Go through the records and copy each line where the word "shown" occurs.

▶ GIVEN ENTRIES
···
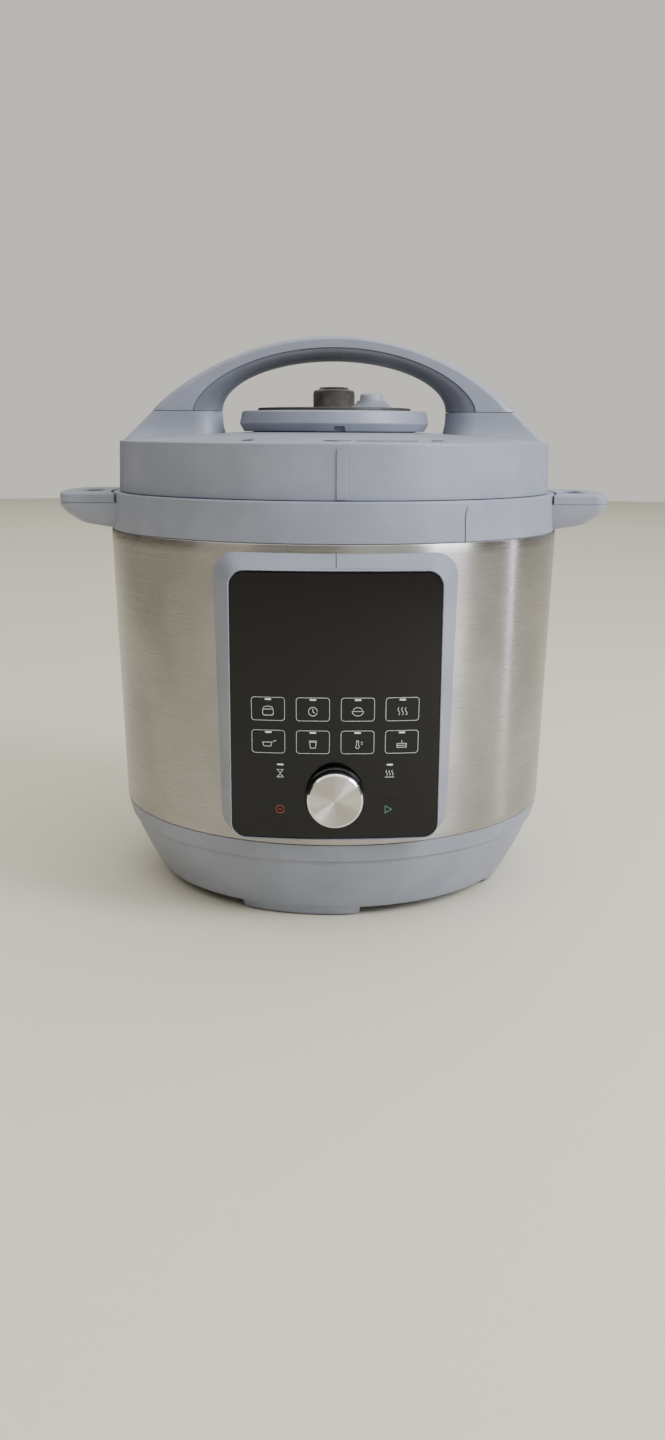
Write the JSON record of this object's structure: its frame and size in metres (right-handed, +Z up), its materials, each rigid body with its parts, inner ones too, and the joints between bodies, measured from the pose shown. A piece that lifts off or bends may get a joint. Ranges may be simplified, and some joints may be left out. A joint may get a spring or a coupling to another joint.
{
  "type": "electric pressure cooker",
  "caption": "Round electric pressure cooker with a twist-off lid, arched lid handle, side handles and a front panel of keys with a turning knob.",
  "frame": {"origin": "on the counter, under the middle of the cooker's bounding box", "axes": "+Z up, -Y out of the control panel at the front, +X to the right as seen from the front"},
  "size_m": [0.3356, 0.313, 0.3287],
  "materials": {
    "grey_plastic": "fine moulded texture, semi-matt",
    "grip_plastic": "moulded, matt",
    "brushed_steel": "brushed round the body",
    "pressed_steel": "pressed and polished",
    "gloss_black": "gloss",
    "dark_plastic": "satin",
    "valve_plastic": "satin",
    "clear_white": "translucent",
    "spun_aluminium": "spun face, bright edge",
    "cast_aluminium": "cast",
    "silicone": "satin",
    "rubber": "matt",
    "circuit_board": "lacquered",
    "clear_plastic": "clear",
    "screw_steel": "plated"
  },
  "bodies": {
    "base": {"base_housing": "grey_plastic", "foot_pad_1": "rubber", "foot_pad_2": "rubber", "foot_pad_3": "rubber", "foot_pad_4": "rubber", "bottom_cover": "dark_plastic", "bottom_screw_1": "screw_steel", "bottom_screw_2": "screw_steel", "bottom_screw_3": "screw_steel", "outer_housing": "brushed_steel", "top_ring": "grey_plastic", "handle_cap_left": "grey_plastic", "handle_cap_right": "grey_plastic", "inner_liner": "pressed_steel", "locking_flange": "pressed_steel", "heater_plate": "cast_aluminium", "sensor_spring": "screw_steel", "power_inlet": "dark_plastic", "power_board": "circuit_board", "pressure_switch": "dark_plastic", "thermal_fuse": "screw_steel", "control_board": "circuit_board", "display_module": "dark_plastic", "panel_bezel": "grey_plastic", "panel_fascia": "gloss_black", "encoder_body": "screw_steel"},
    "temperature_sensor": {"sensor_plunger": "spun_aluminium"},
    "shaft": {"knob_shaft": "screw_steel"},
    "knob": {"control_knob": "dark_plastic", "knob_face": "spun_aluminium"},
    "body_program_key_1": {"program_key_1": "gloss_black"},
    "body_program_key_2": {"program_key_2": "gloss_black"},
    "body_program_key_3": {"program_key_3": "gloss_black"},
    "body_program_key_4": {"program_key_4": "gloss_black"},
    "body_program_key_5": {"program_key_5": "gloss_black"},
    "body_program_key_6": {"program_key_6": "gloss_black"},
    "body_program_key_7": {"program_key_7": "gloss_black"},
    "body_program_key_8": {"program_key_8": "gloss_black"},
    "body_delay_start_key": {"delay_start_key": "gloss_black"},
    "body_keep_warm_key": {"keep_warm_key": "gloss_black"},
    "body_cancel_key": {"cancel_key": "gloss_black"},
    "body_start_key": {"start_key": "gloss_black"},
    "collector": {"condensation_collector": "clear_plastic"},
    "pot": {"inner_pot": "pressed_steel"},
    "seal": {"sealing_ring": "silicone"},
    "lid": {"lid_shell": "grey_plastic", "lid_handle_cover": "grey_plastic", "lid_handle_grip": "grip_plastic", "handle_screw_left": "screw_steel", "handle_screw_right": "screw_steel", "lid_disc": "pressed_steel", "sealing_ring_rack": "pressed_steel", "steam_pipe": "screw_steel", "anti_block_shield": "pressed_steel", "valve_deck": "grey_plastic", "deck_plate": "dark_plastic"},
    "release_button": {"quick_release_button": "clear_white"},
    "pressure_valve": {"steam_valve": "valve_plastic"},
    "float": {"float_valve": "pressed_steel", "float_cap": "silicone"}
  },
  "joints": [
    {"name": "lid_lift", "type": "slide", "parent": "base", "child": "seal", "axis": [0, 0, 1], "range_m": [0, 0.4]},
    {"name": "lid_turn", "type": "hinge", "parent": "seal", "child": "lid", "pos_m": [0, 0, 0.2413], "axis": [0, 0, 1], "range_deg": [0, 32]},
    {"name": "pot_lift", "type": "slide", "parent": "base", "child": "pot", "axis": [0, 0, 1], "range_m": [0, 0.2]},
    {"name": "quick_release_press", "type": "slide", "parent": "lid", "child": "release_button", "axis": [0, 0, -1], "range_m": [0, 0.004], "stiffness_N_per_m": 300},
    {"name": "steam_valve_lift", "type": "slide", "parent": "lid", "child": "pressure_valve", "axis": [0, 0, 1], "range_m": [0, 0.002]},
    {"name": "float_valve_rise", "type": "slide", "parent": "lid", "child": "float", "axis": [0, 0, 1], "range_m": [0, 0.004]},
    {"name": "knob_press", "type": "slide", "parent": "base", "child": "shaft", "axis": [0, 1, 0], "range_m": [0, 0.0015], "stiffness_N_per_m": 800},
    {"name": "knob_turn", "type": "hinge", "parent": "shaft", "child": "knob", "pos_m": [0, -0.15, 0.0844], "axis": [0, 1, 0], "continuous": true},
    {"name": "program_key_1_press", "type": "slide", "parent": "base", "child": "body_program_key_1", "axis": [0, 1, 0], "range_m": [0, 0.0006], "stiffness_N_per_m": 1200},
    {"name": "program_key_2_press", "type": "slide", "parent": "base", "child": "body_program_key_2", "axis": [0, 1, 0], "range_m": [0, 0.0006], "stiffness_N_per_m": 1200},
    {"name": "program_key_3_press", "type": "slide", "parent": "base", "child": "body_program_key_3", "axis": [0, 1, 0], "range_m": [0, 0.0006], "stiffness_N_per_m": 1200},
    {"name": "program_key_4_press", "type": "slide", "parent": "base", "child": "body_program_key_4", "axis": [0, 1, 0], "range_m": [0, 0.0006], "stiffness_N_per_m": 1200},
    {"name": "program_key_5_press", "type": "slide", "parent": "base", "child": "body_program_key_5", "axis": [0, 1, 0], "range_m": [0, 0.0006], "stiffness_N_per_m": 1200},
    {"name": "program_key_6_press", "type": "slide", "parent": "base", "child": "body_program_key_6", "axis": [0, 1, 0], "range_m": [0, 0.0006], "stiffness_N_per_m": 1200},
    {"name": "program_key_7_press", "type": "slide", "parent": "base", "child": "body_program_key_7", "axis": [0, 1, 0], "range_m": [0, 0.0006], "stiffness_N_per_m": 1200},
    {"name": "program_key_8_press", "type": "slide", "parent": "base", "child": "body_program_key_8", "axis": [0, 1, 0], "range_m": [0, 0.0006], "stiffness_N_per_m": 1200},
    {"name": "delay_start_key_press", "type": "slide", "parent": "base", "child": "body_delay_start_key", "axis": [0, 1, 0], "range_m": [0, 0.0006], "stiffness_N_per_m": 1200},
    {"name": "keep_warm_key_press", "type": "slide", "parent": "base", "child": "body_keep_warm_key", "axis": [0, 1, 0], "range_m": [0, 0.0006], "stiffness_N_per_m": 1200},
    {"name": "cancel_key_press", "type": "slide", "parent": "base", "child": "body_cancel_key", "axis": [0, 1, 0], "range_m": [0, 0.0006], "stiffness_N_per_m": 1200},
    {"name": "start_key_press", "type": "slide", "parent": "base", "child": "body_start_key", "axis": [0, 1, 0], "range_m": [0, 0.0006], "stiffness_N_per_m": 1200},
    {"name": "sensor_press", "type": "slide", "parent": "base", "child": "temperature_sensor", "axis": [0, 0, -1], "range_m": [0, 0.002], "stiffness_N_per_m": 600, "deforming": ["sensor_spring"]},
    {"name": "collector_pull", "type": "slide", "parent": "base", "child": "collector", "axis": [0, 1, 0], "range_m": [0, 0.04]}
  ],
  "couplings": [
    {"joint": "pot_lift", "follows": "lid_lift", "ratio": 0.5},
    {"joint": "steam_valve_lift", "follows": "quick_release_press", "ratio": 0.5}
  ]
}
···
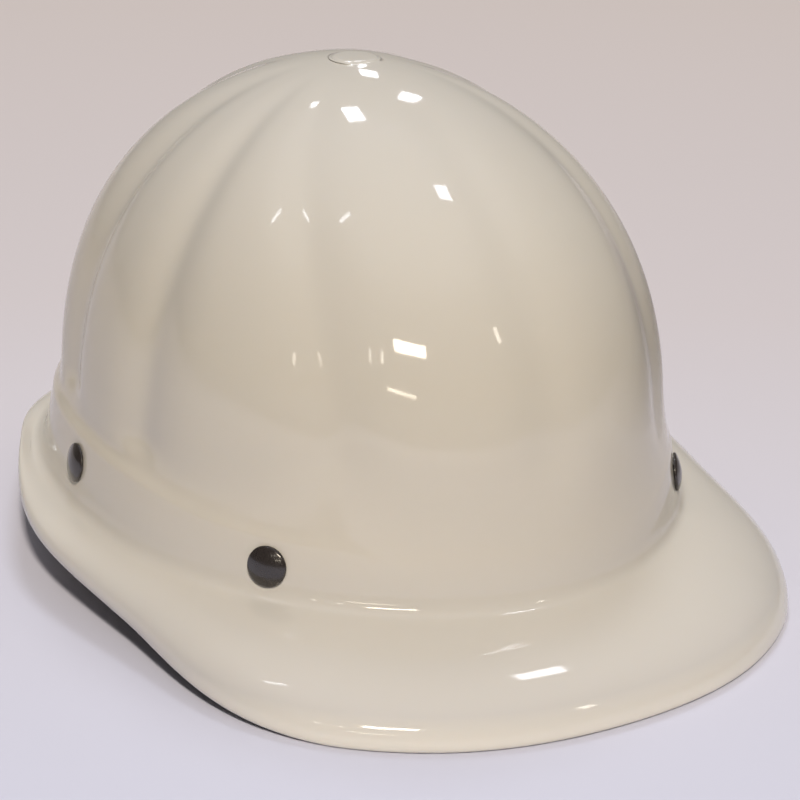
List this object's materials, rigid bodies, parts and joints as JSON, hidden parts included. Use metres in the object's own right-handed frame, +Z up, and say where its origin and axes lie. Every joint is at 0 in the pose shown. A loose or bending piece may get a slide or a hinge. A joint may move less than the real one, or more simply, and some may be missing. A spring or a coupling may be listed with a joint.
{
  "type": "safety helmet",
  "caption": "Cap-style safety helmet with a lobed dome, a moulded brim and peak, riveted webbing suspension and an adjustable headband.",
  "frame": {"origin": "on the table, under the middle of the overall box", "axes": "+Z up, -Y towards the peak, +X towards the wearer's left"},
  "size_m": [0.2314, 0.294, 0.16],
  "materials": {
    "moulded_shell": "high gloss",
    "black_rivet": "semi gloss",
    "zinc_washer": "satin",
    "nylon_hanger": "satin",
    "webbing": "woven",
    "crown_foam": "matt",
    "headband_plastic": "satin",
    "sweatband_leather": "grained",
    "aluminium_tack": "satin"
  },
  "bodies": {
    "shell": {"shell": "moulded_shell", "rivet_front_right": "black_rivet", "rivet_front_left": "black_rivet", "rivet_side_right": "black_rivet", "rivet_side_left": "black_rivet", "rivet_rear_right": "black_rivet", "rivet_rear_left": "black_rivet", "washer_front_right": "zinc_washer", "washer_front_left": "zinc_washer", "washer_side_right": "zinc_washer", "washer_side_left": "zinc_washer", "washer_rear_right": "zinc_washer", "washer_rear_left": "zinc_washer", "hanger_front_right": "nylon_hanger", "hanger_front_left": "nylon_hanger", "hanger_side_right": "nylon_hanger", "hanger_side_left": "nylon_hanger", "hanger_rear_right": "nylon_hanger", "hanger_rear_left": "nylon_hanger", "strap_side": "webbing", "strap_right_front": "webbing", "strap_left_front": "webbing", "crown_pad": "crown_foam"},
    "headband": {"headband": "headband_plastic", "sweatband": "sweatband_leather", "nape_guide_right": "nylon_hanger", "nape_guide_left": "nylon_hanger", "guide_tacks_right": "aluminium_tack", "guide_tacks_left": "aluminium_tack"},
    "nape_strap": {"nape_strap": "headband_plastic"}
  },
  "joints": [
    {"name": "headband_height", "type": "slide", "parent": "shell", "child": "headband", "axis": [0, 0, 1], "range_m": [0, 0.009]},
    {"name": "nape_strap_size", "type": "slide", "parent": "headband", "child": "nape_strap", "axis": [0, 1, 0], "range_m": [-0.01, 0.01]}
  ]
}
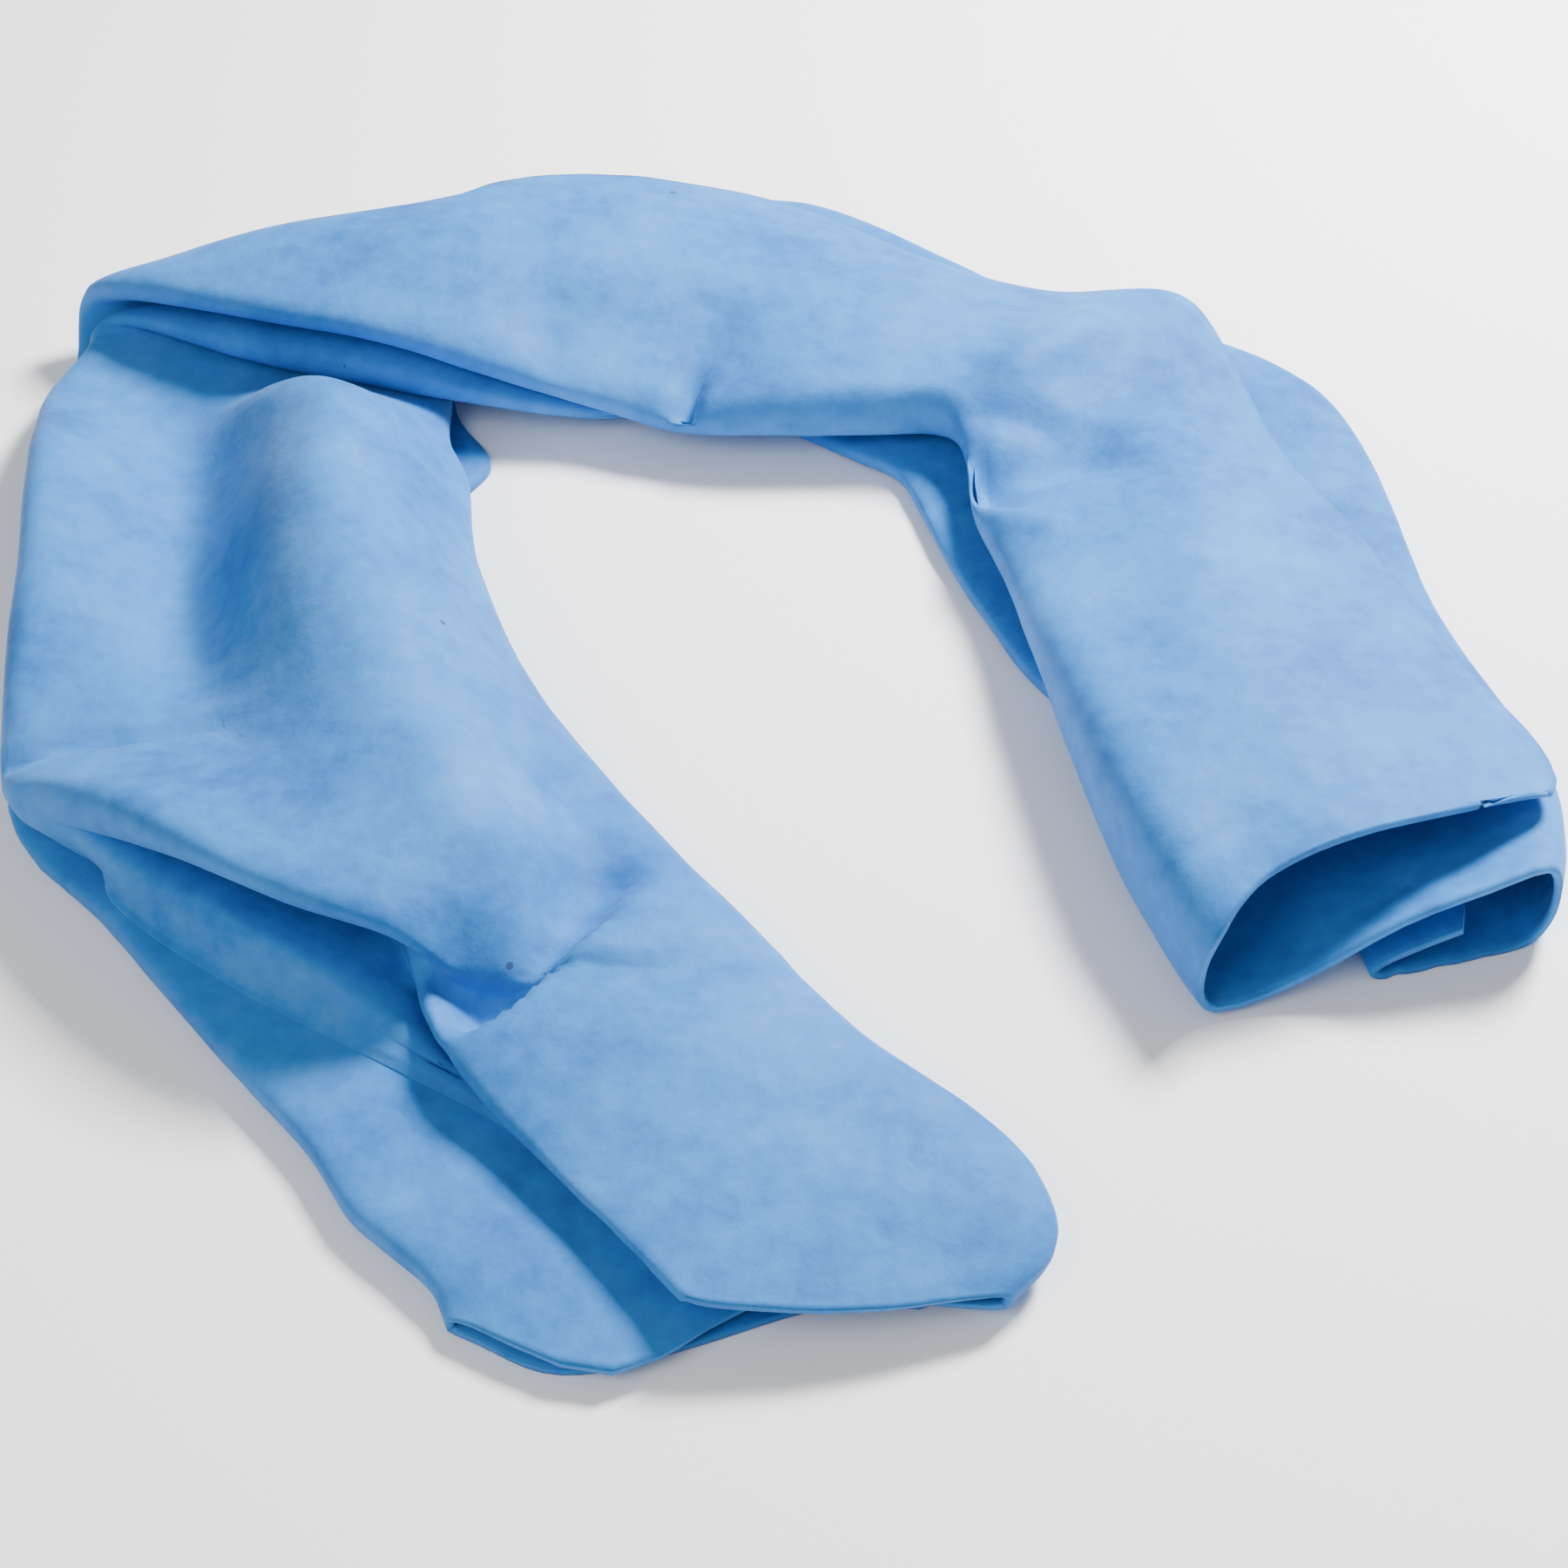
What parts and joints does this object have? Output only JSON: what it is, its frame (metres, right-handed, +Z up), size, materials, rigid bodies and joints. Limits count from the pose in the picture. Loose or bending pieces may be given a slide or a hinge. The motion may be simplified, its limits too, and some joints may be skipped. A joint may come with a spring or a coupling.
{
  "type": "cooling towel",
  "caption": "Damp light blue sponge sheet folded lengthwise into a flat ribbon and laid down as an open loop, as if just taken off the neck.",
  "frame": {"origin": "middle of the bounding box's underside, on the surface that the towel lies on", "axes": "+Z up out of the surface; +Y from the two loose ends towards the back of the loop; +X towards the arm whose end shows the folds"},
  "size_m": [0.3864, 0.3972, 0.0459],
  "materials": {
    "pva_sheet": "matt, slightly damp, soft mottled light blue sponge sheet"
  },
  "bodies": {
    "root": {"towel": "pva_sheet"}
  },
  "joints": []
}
···
▶ REPLY TO THE TASK
Write the JSON record of this object's structure: its frame and size in metres (right-handed, +Z up), its materials, each rigid body with its parts, inner ones too, and the joints between bodies, measured from the pose shown. A piece that lifts off or bends may get a joint. Ranges may be simplified, and some joints may be left out. A joint may get a spring or a coupling to another joint.
List this object's materials, rigid bodies, parts and joints as JSON, hidden parts included. Use metres in the object's own right-handed frame, +Z up, and say where its origin and axes lie. Every joint is at 0 in the pose shown. A loose or bending piece may get a slide or a hinge. A joint may move less than the real one, or more simply, and some may be missing. A spring or a coupling may be listed with a joint.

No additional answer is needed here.